Saturday, April 28, 2007

Conto de fada

A caixa era uma grande arca
onde a Esperança me acordou
de um século de paixão
Nenhum príncipe apareceu
para ressuscitar os meus lábios
com o beijo da aurora
“Campineiro do meu pai
não me corte os meus cabelos ...”
Vaguei pela noite afora
Minha mãe me penteou,
Descobri sete anõezinhos
na Caixinha de Pandora
Espelho, espelho meu
haverá coisa mais linda
que uma noite de lua cheia?
Minha bruxa feiticeira
Porque que me envenenou?
Primeira menstruação, perdi meu sapatinho
E o encanto se desfez:
o príncipe, virou lobo-mau
O esposo que tive morreu
Botei meu vestido de noiva
o meu diadema de flores
e lá me pus na janela:
“Quem quer casar com a senhora baratinha
que tem fitas no cabelo e dinheiro na caixinha”?
(Nilze Costa e Silva)

Sunday, February 04, 2007

Grafites


Meu caderno de infância tinha uma casinha feliz. Um cacto mal rabiscado, do lado esquerdo um sol, ao fundo uma bananeira com um coração flechado que eu nem sabia de quem. O caminho traçado a lápis ia dar lá no jardim, onde inventei passeios de portas abertas para um lago rodeado de grama verdinha, pincelado num belíssimo campo florido.
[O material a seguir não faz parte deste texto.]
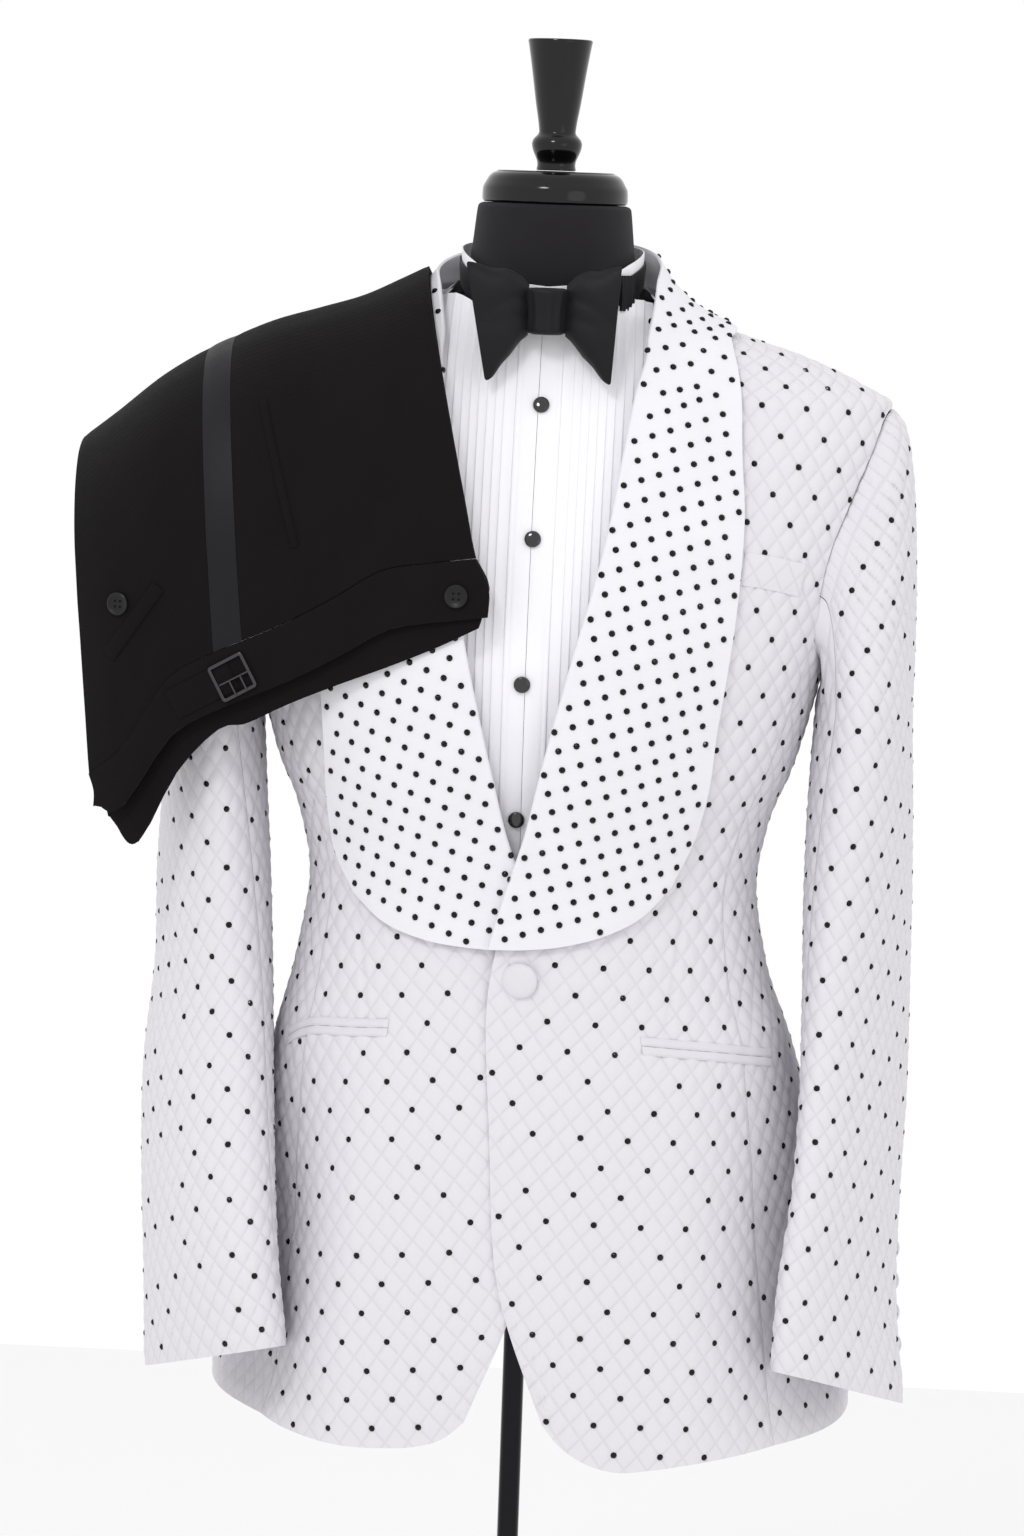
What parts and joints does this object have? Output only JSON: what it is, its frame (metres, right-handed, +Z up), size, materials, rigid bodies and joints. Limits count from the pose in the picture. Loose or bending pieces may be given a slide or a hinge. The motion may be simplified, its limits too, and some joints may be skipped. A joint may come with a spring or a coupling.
{
  "type": "tuxedo on a dress form",
  "caption": "Quilted shawl-lapel dinner jacket over a pin-tucked shirt and bow tie, with folded dress trousers, on a limbless dress form with a round base.",
  "frame": {"origin": "centre of the round base's underside, on the axis of the stand's pole", "axes": "+Z up along the pole, -Y the way the jacket faces, +X towards the wearer's left"},
  "size_m": [0.5779, 0.34, 1.631],
  "materials": {
    "quilted_ivory_cloth": "matte quilted cloth",
    "ivory_lapel_cloth": "soft satin-backed cloth",
    "white_poplin": "pressed cotton",
    "onyx_stud": "polished, silver rim",
    "black_satin": "silk satin",
    "black_wool": "matte worsted",
    "black_horn": "semi-gloss",
    "bright_metal": "gunmetal",
    "black_jersey": "matte stretch jersey",
    "black_lacquer": "high gloss",
    "chromed_steel": "polished",
    "black_iron": "satin powder coat"
  },
  "bodies": {
    "root": {"chest_pocket_welt": "quilted_ivory_cloth", "cuff_button_left_1": "quilted_ivory_cloth", "cuff_button_left_2": "quilted_ivory_cloth", "cuff_button_left_3": "quilted_ivory_cloth", "cuff_button_left_4": "quilted_ivory_cloth", "cuff_button_right_1": "quilted_ivory_cloth", "cuff_button_right_2": "quilted_ivory_cloth", "cuff_button_right_3": "quilted_ivory_cloth", "cuff_button_right_4": "quilted_ivory_cloth", "form_base": "black_iron", "form_finial": "black_lacquer", "form_neck_cap": "black_lacquer", "form_pole": "chromed_steel", "form_torso": "black_jersey", "front_button": "quilted_ivory_cloth", "hip_pocket_left_lower_jet": "quilted_ivory_cloth", "hip_pocket_left_upper_jet": "quilted_ivory_cloth", "hip_pocket_right_lower_jet": "quilted_ivory_cloth", "hip_pocket_right_upper_jet": "quilted_ivory_cloth", "jacket_back_left": "quilted_ivory_cloth", "jacket_back_right": "quilted_ivory_cloth", "jacket_front_left": "quilted_ivory_cloth", "jacket_front_right": "quilted_ivory_cloth", "jacket_side_left": "quilted_ivory_cloth", "jacket_side_right": "quilted_ivory_cloth", "lapel_left": "ivory_lapel_cloth", "lapel_right": "ivory_lapel_cloth", "shirt_back": "white_poplin", "shirt_bib_left": "white_poplin", "shirt_bib_right": "white_poplin", "shirt_collar": "white_poplin", "shirt_front_left": "white_poplin", "shirt_front_right": "white_poplin", "shirt_stud_1": "onyx_stud", "shirt_stud_2": "onyx_stud", "shirt_stud_3": "onyx_stud", "shirt_stud_4": "onyx_stud", "sleeve_top_left": "quilted_ivory_cloth", "sleeve_top_right": "quilted_ivory_cloth", "sleeve_under_left": "quilted_ivory_cloth", "sleeve_under_right": "quilted_ivory_cloth", "tie_band": "black_satin", "tie_band_slide": "black_satin", "tie_knot": "black_satin", "tie_wing_left": "black_satin", "tie_wing_right": "black_satin", "trousers_back_left": "black_wool", "trousers_back_pocket_button": "black_horn", "trousers_back_pocket_welt": "black_wool", "trousers_buckle": "bright_metal", "trousers_fold": "black_wool", "trousers_front_left": "black_wool", "trousers_front_pocket_jet": "black_wool", "trousers_side_tab": "black_wool", "trousers_stripe": "black_satin", "trousers_waistband_button": "black_horn", "trousers_waistband_left": "black_wool", "trousers_waistband_right": "black_wool"}
  },
  "joints": []
}
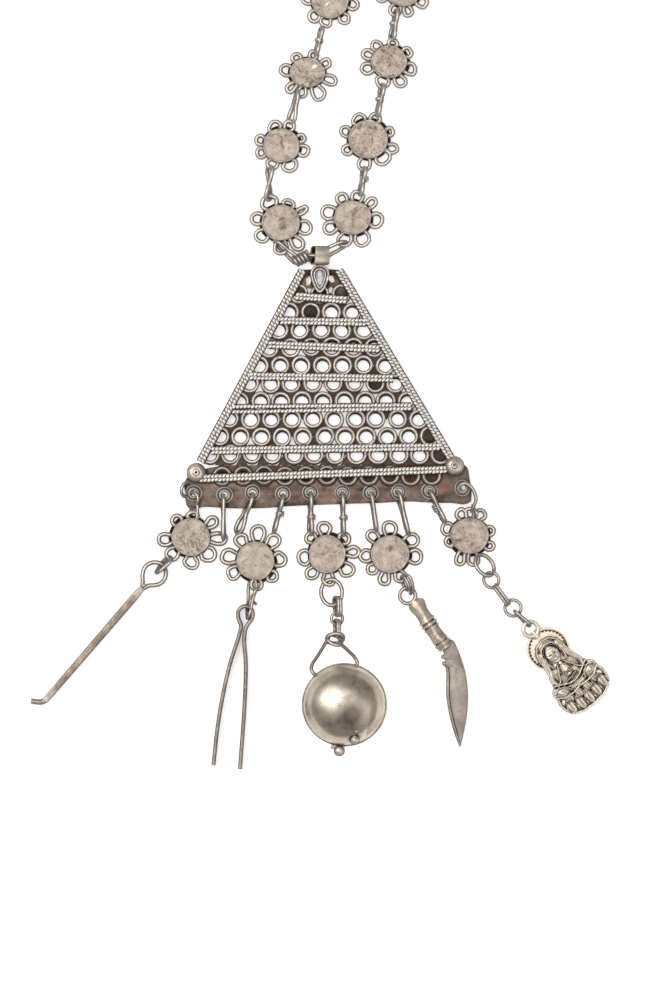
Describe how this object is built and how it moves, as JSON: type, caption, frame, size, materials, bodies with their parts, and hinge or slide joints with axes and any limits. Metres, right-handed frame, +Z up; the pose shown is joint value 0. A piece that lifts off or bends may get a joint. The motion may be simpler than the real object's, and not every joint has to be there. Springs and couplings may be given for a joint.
{
  "type": "talisman necklace",
  "caption": "Silver necklace: closed chain of flower links carrying a pierced triangular pendant with a stone and drops of small tools and charms.",
  "frame": {"origin": "centre of the bounding box's foot: the necklace lies on its back on a flat surface, and this is the point of that surface under its middle", "axes": "+Z up from the surface towards the viewer, +Y towards the neck end of the loop, +X to the right as seen from above the front"},
  "size_m": [0.2012, 0.3925, 0.017],
  "materials": {
    "aged_silver": "aged silver, warm grey with dark recesses",
    "clear_stone": "clear cut stone"
  },
  "bodies": {
    "root": {"bail_link": "aged_silver", "ball": "aged_silver", "ball_barrel_link": "aged_silver", "ball_oval_ring": "aged_silver", "ball_small_link": "aged_silver", "ball_small_ring": "aged_silver", "chain_left": "aged_silver", "chain_right": "aged_silver", "drop_flower_1": "aged_silver", "drop_flower_2": "aged_silver", "drop_flower_3": "aged_silver", "drop_flower_4": "aged_silver", "drop_flower_5": "aged_silver", "ear_scoop": "aged_silver", "figure_bar_link": "aged_silver", "figure_charm": "aged_silver", "figure_ring_1": "aged_silver", "figure_ring_2": "aged_silver", "figure_ring_3": "aged_silver", "figure_thin_link": "aged_silver", "hook_1a": "aged_silver", "hook_1b": "aged_silver", "hook_2a": "aged_silver", "hook_2b": "aged_silver", "hook_3a": "aged_silver", "hook_3b": "aged_silver", "hook_4a": "aged_silver", "hook_4b": "aged_silver", "hook_5a": "aged_silver", "hook_5b": "aged_silver", "knife": "aged_silver", "knife_jump_ring": "aged_silver", "pendant": "aged_silver", "scoop_coil_ring": "aged_silver", "stone": "clear_stone", "tweezer_link": "aged_silver", "tweezers": "aged_silver"}
  },
  "joints": []
}
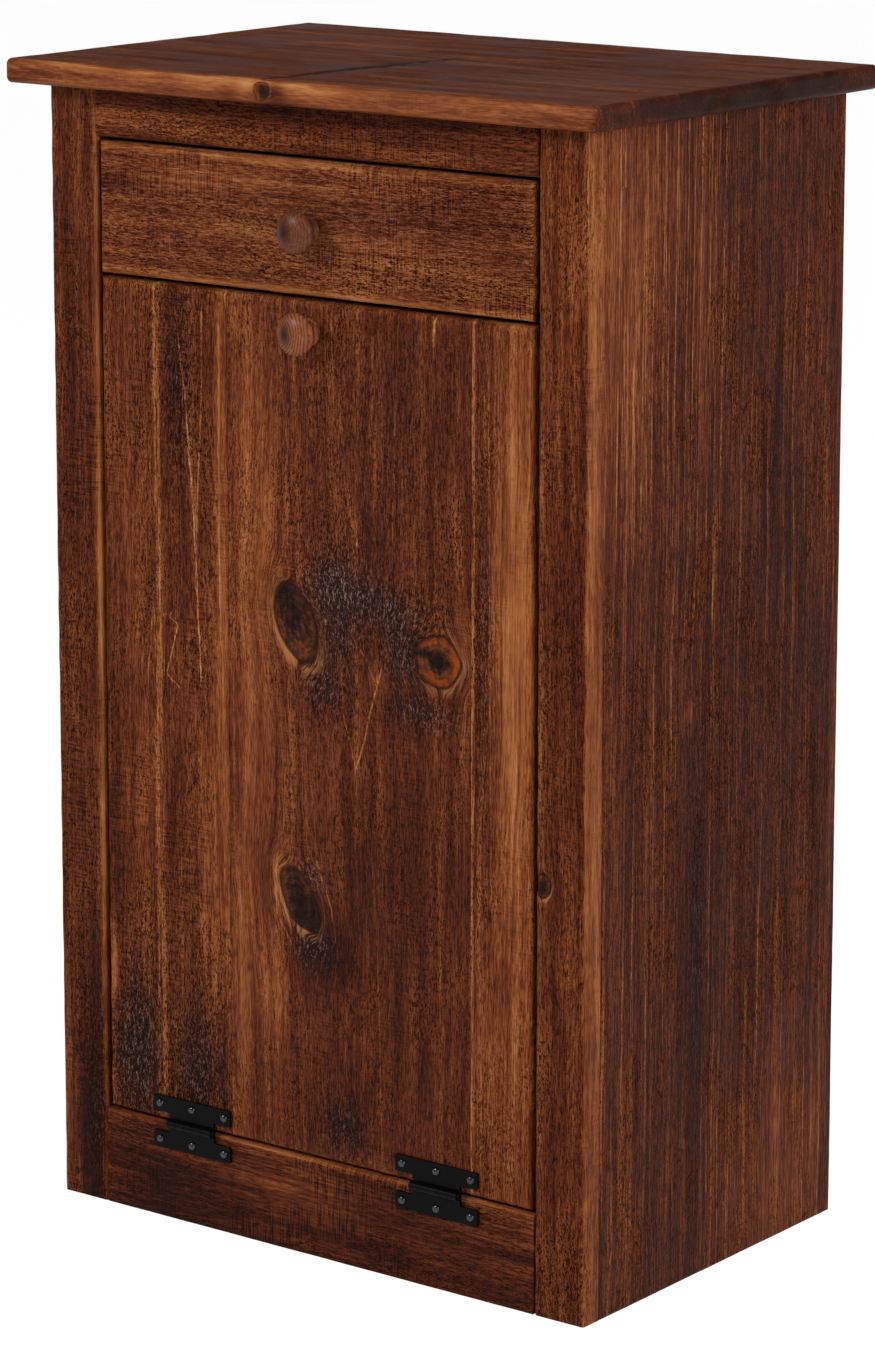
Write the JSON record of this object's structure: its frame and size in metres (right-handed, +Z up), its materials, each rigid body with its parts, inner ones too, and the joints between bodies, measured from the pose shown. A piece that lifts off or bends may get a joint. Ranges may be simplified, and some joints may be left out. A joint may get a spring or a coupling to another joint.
{
  "type": "tilt-out trash cabinet",
  "caption": "Stained pine cabinet with a drawer over a bottom-hinged door that tilts out with a lift-out bin.",
  "frame": {"origin": "point of the floor under the middle of the top board", "axes": "+X to the viewer's right when facing the doors, +Y to the back, +Z up"},
  "size_m": [0.544, 0.36, 0.889],
  "materials": {
    "stained_pine": "walnut stain, satin varnish over sawn grain",
    "knob_wood": "walnut stain, satin varnish on turned wood",
    "raw_pine": "planed, unstained",
    "plywood": "thin plywood, unstained",
    "hinge_black": "black powder coat",
    "zinc_steel": "zinc plated",
    "magnet": "sintered magnet",
    "catch_plastic": "moulded",
    "bin_plastic": "moulded, fine grain"
  },
  "bodies": {
    "cabinet": {"back_panel": "plywood", "bottom_rail": "stained_pine", "catch_block": "raw_pine", "catch_housing": "catch_plastic", "catch_magnet": "magnet", "catch_screws": "zinc_steel", "drawer_runner_left": "raw_pine", "drawer_runner_right": "raw_pine", "floor_board": "raw_pine", "hinge_pin_left": "hinge_black", "hinge_pin_right": "hinge_black", "hinge_rail_leaf_left": "hinge_black", "hinge_rail_leaf_right": "hinge_black", "hinge_rail_screws": "hinge_black", "rear_rail": "raw_pine", "runner_screws": "zinc_steel", "side_panel_left": "stained_pine", "side_panel_right": "stained_pine", "stile_left": "stained_pine", "stile_right": "stained_pine", "top_board": "stained_pine", "top_cleat_left": "raw_pine", "top_cleat_right": "raw_pine", "top_rail": "stained_pine", "top_screws": "zinc_steel"},
    "door": {"door_plank_outer_left": "stained_pine", "door_plank_inner_left": "stained_pine", "door_plank_wide": "stained_pine", "door_plank_right": "stained_pine", "door_batten_bottom": "raw_pine", "door_batten_middle": "raw_pine", "door_batten_top": "raw_pine", "batten_screws": "zinc_steel", "carrier_side_left": "raw_pine", "carrier_side_right": "raw_pine", "carrier_floor": "raw_pine", "carrier_rail_lower": "raw_pine", "carrier_rail_upper": "raw_pine", "carrier_screws": "zinc_steel", "stop_cleat_left": "raw_pine", "stop_cleat_right": "raw_pine", "door_knob": "knob_wood", "door_knob_screw": "zinc_steel", "hinge_door_leaf_left": "hinge_black", "hinge_door_leaf_right": "hinge_black", "hinge_door_screws": "hinge_black", "strike_plate": "zinc_steel", "strike_screws": "zinc_steel"},
    "bin": {"waste_bin": "bin_plastic"},
    "drawer": {"drawer_front": "stained_pine", "drawer_side_left": "raw_pine", "drawer_side_right": "raw_pine", "drawer_back": "raw_pine", "drawer_bottom": "plywood", "drawer_stop_left": "raw_pine", "drawer_stop_right": "raw_pine", "drawer_knob": "knob_wood", "drawer_knob_screw": "zinc_steel"}
  },
  "joints": [
    {"name": "door_tilt", "type": "hinge", "parent": "cabinet", "child": "door", "pos_m": [0, -0.1585, 0.0771], "axis": [1, 0, 0], "range_deg": [0, 36]},
    {"name": "bin_lift", "type": "slide", "parent": "door", "child": "bin", "axis": [0, 0, 1], "range_m": [0, 0.1]},
    {"name": "drawer_slide", "type": "slide", "parent": "cabinet", "child": "drawer", "axis": [0, -1, 0], "range_m": [0, 0.2]}
  ]
}
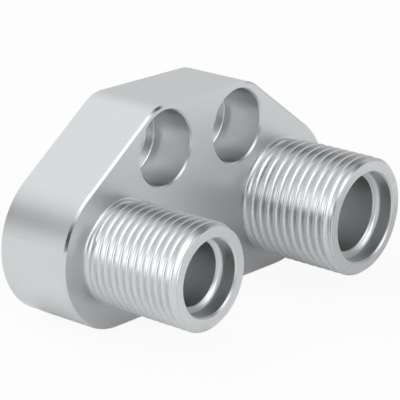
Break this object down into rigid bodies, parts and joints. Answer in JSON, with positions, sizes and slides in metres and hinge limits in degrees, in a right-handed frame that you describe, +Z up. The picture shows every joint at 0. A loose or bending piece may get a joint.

Nesse cenário, nunca podia faltar um gato de rabinho enrolado e olhos arregalados, espreitando maliciosamente por entre os pés de “nove-horas”, com suas flores coloridas.
Meu caderno de infância tinha muitas casinhas felizes. Por trás de uma delas, subia um coqueiro alto indo bater lá no céu. Juntava-se às estrelas por entre todas as nuvens que ameaçavam chover. Chovia quando eu queria, nos desenhos que eu fazia. Sol e lua se encontravam e tudo se harmonizava sem nenhuma explicação. Para quê explicação?
A bandeira do Brasil flamejava milimetricamente, nivelada pela régua gasta e meu com(passo) de criança, que se alvoroçava de amor pelo País que me deu origem. O pau da bandeira era fincado entre flores e margaridas que eu ainda não sabia desfolhar, eternizada no meu bemquerer.
Com meu grafite eu desenhava o mundo inteiro! O que estava errado, eu podia apagar. Mas nunca apaguei estrelas. Quantas vezes me desenhei na noite a olhar as estrelas num céu limitado pelo espaço das páginas, mas tendo a certeza de que alguém no alto estaria a me olhar... Na minha imaginação de menina, era Deus quem me espreitava.
O vento? Nunca o soube desenhar. Mas no meu auto-retrato, os fios dos meus cabelos se esvoaçavam ante a brisa de uma infância feliz. Escrevia embaixo: EU. Todos os contornos coloriam cenas abertas e um final feliz. THE END.
Meu caderno de infância só nunca me revelou o tamanho da saudade que sinto agora. Nem da quase impossibilidade que tenho de desenhar o passado. Lá deixei os melhores momentos do mundo e os personagens mais próximos a mim: minha mãe, meu pai, meus irmãos e irmãs, que eu fazia todos de pernas finas, sorridentes e felizes. Eu ficava no meio, ninguém tinha ido embora... Toda a poesia da vida ficou naqueles grafites, de onde eu nunca saí.